begin Data shown

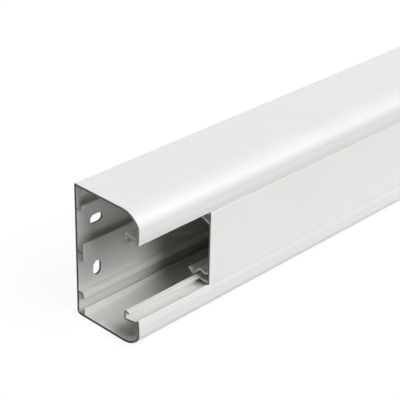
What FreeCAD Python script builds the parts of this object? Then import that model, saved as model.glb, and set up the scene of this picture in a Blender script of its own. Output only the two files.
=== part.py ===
import FreeCAD, Part
import math
import os

# Wall trunking in millimetres: an extruded channel and the flat cover that snaps into its open front.
# X runs along the trunking, +Y points at the wall and +Z up. The origin is at mid length, in the middle
# of the depth, on the underside. In a section, d is the distance from the wall and h the height.

# Overall size
length = 2000.0
height = 110.0
depth = 67.4
wall = 2.0

# Outer corners: the front ones sweep in from the top and turn the last part tighter
sweep_radius = 20.0
knuckle_radius = 8.0
corner_drop = 12.0
back_top_radius = 1.0
back_bottom_radius = 3.5

# Front lips: how far each comes in from the top or bottom, and its turned-in edge
lip_height = 24.3
lip_turn = 0.8
lip_turn_height = 5.5
lip_bend = 10.0
lip_edge = 0.5

# Hooked channel behind each lip: a floor that climbs to the lip, a riser and a hook that droops to its nose
hook_wall = 1.5
channel_drop = 4.4
channel_climb = 2.0
mouth_width = 8.5
hook_overhang = 4.6
hook_rise = 2.6
nose_droop = 0.8
hook_bend = 1.1
hook_edge = 0.4

# Rails on the back wall: a C rail in each corner and a T rail along the middle
rail_wall = 1.4
rail_stand_off = 8.0
corner_rail_height = 19.9
corner_rail_lip = 3.8
corner_rail_lean = 1.0
corner_rail_nub = 7.0
tee_head = 14.0
tee_stem = 2.4

# Punched slots: the upper row lies along the trunking, the lower row stands upright, and both rows lie a
# little below an even spacing about mid height
slot_width = 7.5
slot_length = 12.0
slot_row_spacing = 42.0
slot_row_shift = 0.9
slot_end_distance = 18.5
slot_columns = 9

# Cover: its plate and legs have one thickness, its two arms another. The lower arm waves high over its hook,
# the upper one runs nearly straight to its own
cover_setback = 71.0
cover_wall = 1.5
joint_gap = 0.1
cover_edge_radius = 0.4
leg_rise = 0.8
leg_end_gap = 0.6
arm_wall = 1.3
arm_bend = 2.5
waved_root_rise = 10.9
trough_reach = 4.2
trough_rise = 5.0
crest_rise = 7.5
straight_root_rise = 9.7
shoulder_reach = 0.6
shoulder_rise = 2.1
dip_behind_riser = 1.05
dip_rise = 0.1
dip_bend = 1.5
toe_reach = 4.9
toe_rise = 3.7

shortest_edge = 1e-4

# Places that the two pieces share, for the lower half; the upper half mirrors them
channel_floor = lip_height - channel_drop
hook_level = lip_height + hook_rise
nose = depth - wall - mouth_width
riser = nose - hook_overhang
rail_line = rail_stand_off - rail_wall / 2


def at_section(x):
    """Gives the function that puts a section point (d, h) at x along the trunking."""
    return lambda point: FreeCAD.Vector(x, depth / 2 - point.x, point.y)


def at_wall(d):
    """Gives the function that puts a point (x, h) of the back wall's outline at the distance d."""
    return lambda point: FreeCAD.Vector(point.x, depth / 2 - d, point.y)


def outline(corners, place):
    """Closed wire through corners (a, b, radius), each rounded by an arc tangent to both its sides."""
    points = [FreeCAD.Vector(a, b, 0) for a, b, _ in corners]
    turns = []
    for i, point in enumerate(points):
        to_last = (points[i - 1] - point).normalize()
        to_next = (points[(i + 1) % len(points)] - point).normalize()
        radius = corners[i][2]
        half_turn = (math.pi - to_last.getAngle(to_next)) / 2
        reach = radius * math.tan(half_turn)
        inward = (to_last + to_next).normalize() * radius * (1 / math.cos(half_turn) - 1)
        turns.append((radius, point + to_last * reach, point + inward, point + to_next * reach))
    edges = []
    for i, (radius, start, middle, end) in enumerate(turns):
        if radius > 0:
            edges.append(Part.Arc(place(start), place(middle), place(end)).toShape())
        following = turns[(i + 1) % len(turns)][1]
        if (following - end).Length > shortest_edge:
            edges.append(Part.LineSegment(place(end), place(following)).toShape())
    return Part.Wire(edges)


def moved_aside(path, offset):
    """The corners of a path moved to its left by offset, with the radii that keep its arcs parallel."""
    points = [FreeCAD.Vector(d, h, 0) for d, h, _ in path]
    headings = [(b - a).normalize() for a, b in zip(points, points[1:])]
    moved = []
    for i, point in enumerate(points):
        heading_in = headings[max(i - 1, 0)]
        heading_out = headings[min(i, len(headings) - 1)]
        left_in = FreeCAD.Vector(-heading_in.y, heading_in.x, 0)
        left_out = FreeCAD.Vector(-heading_out.y, heading_out.x, 0)
        mitre = (left_in + left_out) * (offset / (1 + left_in.dot(left_out)))
        turn = heading_in.cross(heading_out).z
        radius = path[i][2]
        if abs(turn) > shortest_edge:
            radius = max(radius - math.copysign(offset, offset * turn), 0)
        moved.append((point.x + mitre.x, point.y + mitre.y, radius))
    return moved


def ribbon(path, left, right):
    """Corners of a wall that follows a path, with its faces left and right of the path by those distances."""
    return moved_aside(path, left) + moved_aside(path, -right)[::-1]


def upside_down(path):
    """The same path in the other half of the section."""
    return [(d, height - h, radius) for d, h, radius in path]


def bar(corners, start, end):
    """A section's outline drawn out along the trunking from start to end."""
    face = Part.Face(outline(corners, at_section(start)))
    return face.extrude(FreeCAD.Vector(end - start, 0, 0))


def front_corner():
    """Outer face of the lower front lip and corner, from the lip's edge to the flat underside."""
    sweep_turn = math.acos((sweep_radius - corner_drop) / (sweep_radius - knuckle_radius))
    knuckle_turn = math.pi / 2 - sweep_turn
    sweep_start = sweep_radius * math.sin(sweep_turn) + knuckle_radius * (1 - math.sin(sweep_turn))
    return [
        (depth - lip_turn, lip_height, lip_edge),
        (depth, lip_height - lip_turn_height, lip_bend),
        (depth, corner_drop - knuckle_radius * math.tan(knuckle_turn / 2), knuckle_radius),
        (depth - sweep_start + sweep_radius * math.tan(sweep_turn / 2), 0, sweep_radius),
    ]


def shell():
    """The channel's outer wall, from one lip's edge over the top, down the back and out to the other lip."""
    lower = front_corner()
    path = upside_down(lower) + [(0, height, back_top_radius), (0, 0, back_bottom_radius)] + lower[::-1]
    return ribbon(path, wall, 0)


def hooked_channel():
    """Floor, riser and drooping hook of the channel that holds one edge of the cover."""
    return [
        (depth - lip_turn / 2 - wall / 2, channel_floor + channel_climb, 0),
        (riser, channel_floor, hook_bend),
        (riser, hook_level, hook_bend),
        (nose, hook_level - nose_droop, hook_edge),
    ]


def corner_rail():
    """The hooked half of a C rail, which stands on the back wall and turns towards the corner."""
    return [
        (wall / 2, corner_rail_height, 0),
        (rail_line - corner_rail_lean, corner_rail_height, hook_bend),
        (rail_line, corner_rail_height - corner_rail_lip, hook_edge),
    ]


def corner_nub():
    """The other half of a C rail, which stands on the channel's floor."""
    return [(rail_line, wall / 2, 0), (rail_line, corner_rail_nub, hook_edge)]


def tee_rail():
    """The T rail's head and stem."""
    middle = height / 2
    head = [(rail_line, middle - tee_head / 2, hook_edge), (rail_line, middle + tee_head / 2, hook_edge)]
    stem = [(wall / 2, middle, 0), (rail_line, middle, 0)]
    return ribbon(head, rail_wall / 2, rail_wall / 2), ribbon(stem, tee_stem / 2, tee_stem / 2)


def slot(x, h, along, upright):
    """Cutter for one round-ended slot, which stands out of both faces of the back wall by its thickness."""
    radius = slot_width / 2
    corners = [
        (x - along / 2, h - upright / 2, radius),
        (x + along / 2, h - upright / 2, radius),
        (x + along / 2, h + upright / 2, radius),
        (x - along / 2, h + upright / 2, radius),
    ]
    face = Part.Face(outline(corners, at_wall(-wall)))
    return face.extrude(FreeCAD.Vector(0, -3 * wall, 0))


def slots():
    """Both rows of slots, evenly spaced from one end to the other."""
    first = slot_end_distance - length / 2
    pitch = (length - 2 * slot_end_distance) / (slot_columns - 1)
    places = [first + column * pitch for column in range(slot_columns)]
    middle = height / 2 - slot_row_shift
    upper = middle + slot_row_spacing / 2
    lower = middle - slot_row_spacing / 2
    lying = [slot(x, upper, slot_length, slot_width) for x in places]
    upright = [slot(x, lower, slot_width, slot_length) for x in places]
    return lying + upright


def trunking_base():
    """The extruded channel with its hooks and rails, punched with the slots."""
    channel_path = hooked_channel()
    rail_path = corner_rail()
    nub_path = corner_nub()
    pieces = list(tee_rail())
    for path, thickness in ((channel_path, hook_wall), (rail_path, rail_wall), (nub_path, rail_wall)):
        pieces.append(ribbon(path, thickness / 2, thickness / 2))
        pieces.append(ribbon(upside_down(path), thickness / 2, thickness / 2))
    ends = (-length / 2, length / 2)
    body = bar(shell(), *ends).fuse([bar(piece, *ends) for piece in pieces]).removeSplitter()
    return body.cut(slots())


def plate():
    """The flat front plate between the two lips, with rounded front edges."""
    back = depth - cover_wall
    edge = lip_height + joint_gap
    return [
        (depth, edge, cover_edge_radius),
        (depth, height - edge, cover_edge_radius),
        (back, height - edge, 0),
        (back, edge, 0),
    ]


def leg():
    """Leg that stands back from the plate, just above its edge, and stops at the channel's nose."""
    level = lip_height + joint_gap + leg_rise + cover_wall / 2
    return [(depth - cover_wall / 2, level, 0), (nose + leg_end_gap, level, hook_edge)]


def grip():
    """Back end of an arm: the dip behind the riser that holds on to the hook, and the turned-up toe."""
    dip = riser - hook_wall / 2 - dip_behind_riser
    dip_level = hook_level + dip_rise
    return [(dip, dip_level, dip_bend), (dip - toe_reach, dip_level + toe_rise, hook_edge)]


def waved_arm():
    """Lower arm: it sags behind the plate, crests over the nose and comes down behind the riser."""
    return [
        (depth - cover_wall / 2, lip_height + waved_root_rise, 0),
        (depth - trough_reach, hook_level + trough_rise, arm_bend),
        (nose, hook_level + crest_rise, arm_bend),
    ] + grip()


def straight_arm():
    """Upper arm, drawn as it would lie below: straight to a shoulder on the hook, and down behind the riser."""
    return [
        (depth - cover_wall / 2, lip_height + straight_root_rise, 0),
        (riser + shoulder_reach, hook_level + shoulder_rise, arm_bend),
    ] + grip()


def snap_cover():
    """The flat cover, cut back from the near end, with a leg and an arm along each edge."""
    ends = (cover_setback - length / 2, length / 2)
    arms = [ribbon(path, arm_wall / 2, arm_wall / 2) for path in (waved_arm(), upside_down(straight_arm()))]
    legs = [ribbon(path, cover_wall / 2, cover_wall / 2) for path in (leg(), upside_down(leg()))]
    return bar(plate(), *ends).fuse([bar(piece, *ends) for piece in arms + legs]).removeSplitter()


def save(shape, name):
    """Writes one piece, which has to be a single sound solid."""
    solid = shape.Solids[0]
    print(name, "solids", len(shape.Solids), "valid", solid.isValid(), "volume", round(solid.Volume))
    solid.exportStep("parts/" + name + ".step")


os.makedirs("parts", exist_ok=True)
save(trunking_base(), "trunking_base")
save(snap_cover(), "snap_cover")
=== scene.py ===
import math

import bpy
from mathutils import Matrix, Vector


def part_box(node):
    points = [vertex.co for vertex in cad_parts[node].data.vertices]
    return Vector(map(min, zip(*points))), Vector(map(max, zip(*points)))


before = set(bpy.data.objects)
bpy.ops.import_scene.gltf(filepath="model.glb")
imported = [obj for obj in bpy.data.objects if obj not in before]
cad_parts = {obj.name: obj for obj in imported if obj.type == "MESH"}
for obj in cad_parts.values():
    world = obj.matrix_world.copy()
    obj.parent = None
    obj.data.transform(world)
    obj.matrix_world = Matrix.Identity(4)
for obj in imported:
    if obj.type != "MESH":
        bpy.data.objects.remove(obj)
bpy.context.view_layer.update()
print("stage: frame loaded, nodes", sorted(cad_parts))

millimetre = 0.001
planeTolerance = 0.03 * millimetre     # a point this near to an end plane lies on it
wavePeriod = math.pi / 10              # from ring to ring of a wave texture whose scale is 1


# An sRGB hex value as the linear colour that a shader socket takes, by the curve of the sRGB standard
def linearColour(hexValue):
    parts = [int(hexValue[i:i + 2], 16) / 255 for i in (1, 3, 5)]
    return [p / 12.92 if p <= 0.04045 else ((p + 0.055) / 1.055) ** 2.4 for p in parts] + [1.0]


# Adds one node: its settings by name, its socket values and the sockets that feed it
def addNode(tree, kind, values=None, links=None, **settings):
    node = tree.nodes.new(kind)
    for name, value in settings.items():
        setattr(node, name, value)
    for socket, value in (values or {}).items():
        node.inputs[socket].default_value = value
    for socket, source in (links or {}).items():
        tree.links.new(source, node.inputs[socket])
    return node


# A material whose nodes are still to be added
def emptyMaterial(name):
    material = bpy.data.materials.new(name)
    material.use_nodes = True
    material.node_tree.nodes.clear()
    return material, material.node_tree


# Rigid white PVC, extruded through a polished die and cooled in a sizing tool: a satin skin with faint
# lines along the bar and a slow waver of the gloss. The base's ends are cut by a circular saw, which
# leaves them matt and scored in arcs, with parts of the cut painted darker as painted shade. Its slots are
# punched, which shears their walls rough, and the walls are painted dark as painted shade.
basePvcLook = {
    "skinColour": "#ebe8e3",       # clean white with a trace of warmth, which grows where it lights itself
    "skinShade": "#e5e2dd",        # the same a little duller, in slow clouds
    "roughness": (0.28, 0.34),     # satin: where the skin has its shade, and where it has its full colour
    "ior": 1.53,                   # rigid PVC
    "cloudMm": 60.0,               # about from one cloud to the next
    "cloudOctaves": 2.0,
    "cloudRange": (0.3, 0.7),      # nearly all of the clouds' noise lies in here
    "dieLineMm": 2.2,              # real lines are about 0.3 mm apart, drawn coarser so that they just show
    "dieLineRunMm": 900.0,         # how far one line runs along the bar
    "dieLineDepthMm": 0.12,        # real ones are a few thousandths, drawn deeper for the same reason
    "dieLineOctaves": 3.0,
    "dieLineGrit": 0.6,            # how strong the finer lines are beside the broad ones
    "cutColour": "#c0bdb8",        # the sawn face, a grey darker than the skin
    "cutShade": "#a6a39e",         # the same in the scores
    "cutRoughness": 0.7,
    "sawPitchMm": 1.1,             # feed of the saw for each tooth, drawn coarser so that it shows
    "sawDepthMm": 0.03,
    "sawCentreMm": 150.0,          # the blade's centre, this far below the underside and behind mid depth
    "sawWander": 2.0,              # how far the scores stray from true arcs
    "sawWanderOctaves": 2.0,
    "sawWanderScale": 0.4,
    "paintedCutShade": "#3a3836",        # painted shade: the darkest part of the cut has its colour multiplied by this
    # Each zone of painted shade starts at one face of the piece's box, the low or high one along an axis:
    # darkest down to the first depth in mm, clear past the second, and last how much of the shade it gets.
    # The zones paint the cut darker at the underside, towards the bottom, at the back wall and at the top.
    "paintedShadeZones": [
        ("Z", "low", 1.5, 9.0, 1.0),
        ("Z", "low", 30.0, 95.0, 0.5),
        ("Y", "high", 2.0, 2.4, 0.88),
        ("Z", "high", 1.5, 6.0, 0.55),
    ],
    "paintedSlotShade": "#5f5e5a",      # painted shade on the slot walls
    "punchInsetMm": 0.05,          # from each face of the back wall to where the sheared part starts
    "backWallMm": 2.0,
    "slotZoneMm": 35.0,            # the slots lie within this distance of mid height
    "topEdgeMm": 0.0,                # no painted-dark top edge
}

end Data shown

**Required work:**
Transcribe the lines beginning at the one that contains "return bar(plate(), *ends).fuse([bar(piece, *ends)" and ending at the one that contains "bpy.data.objects.remove(obj)", with nothing added or left out.

**Written answer:**
    return bar(plate(), *ends).fuse([bar(piece, *ends) for piece in arms + legs]).removeSplitter()


def save(shape, name):
    """Writes one piece, which has to be a single sound solid."""
    solid = shape.Solids[0]
    print(name, "solids", len(shape.Solids), "valid", solid.isValid(), "volume", round(solid.Volume))
    solid.exportStep("parts/" + name + ".step")


os.makedirs("parts", exist_ok=True)
save(trunking_base(), "trunking_base")
save(snap_cover(), "snap_cover")
=== scene.py ===
import math

import bpy
from mathutils import Matrix, Vector


def part_box(node):
    points = [vertex.co for vertex in cad_parts[node].data.vertices]
    return Vector(map(min, zip(*points))), Vector(map(max, zip(*points)))


before = set(bpy.data.objects)
bpy.ops.import_scene.gltf(filepath="model.glb")
imported = [obj for obj in bpy.data.objects if obj not in before]
cad_parts = {obj.name: obj for obj in imported if obj.type == "MESH"}
for obj in cad_parts.values():
    world = obj.matrix_world.copy()
    obj.parent = None
    obj.data.transform(world)
    obj.matrix_world = Matrix.Identity(4)
for obj in imported:
    if obj.type != "MESH":
        bpy.data.objects.remove(obj)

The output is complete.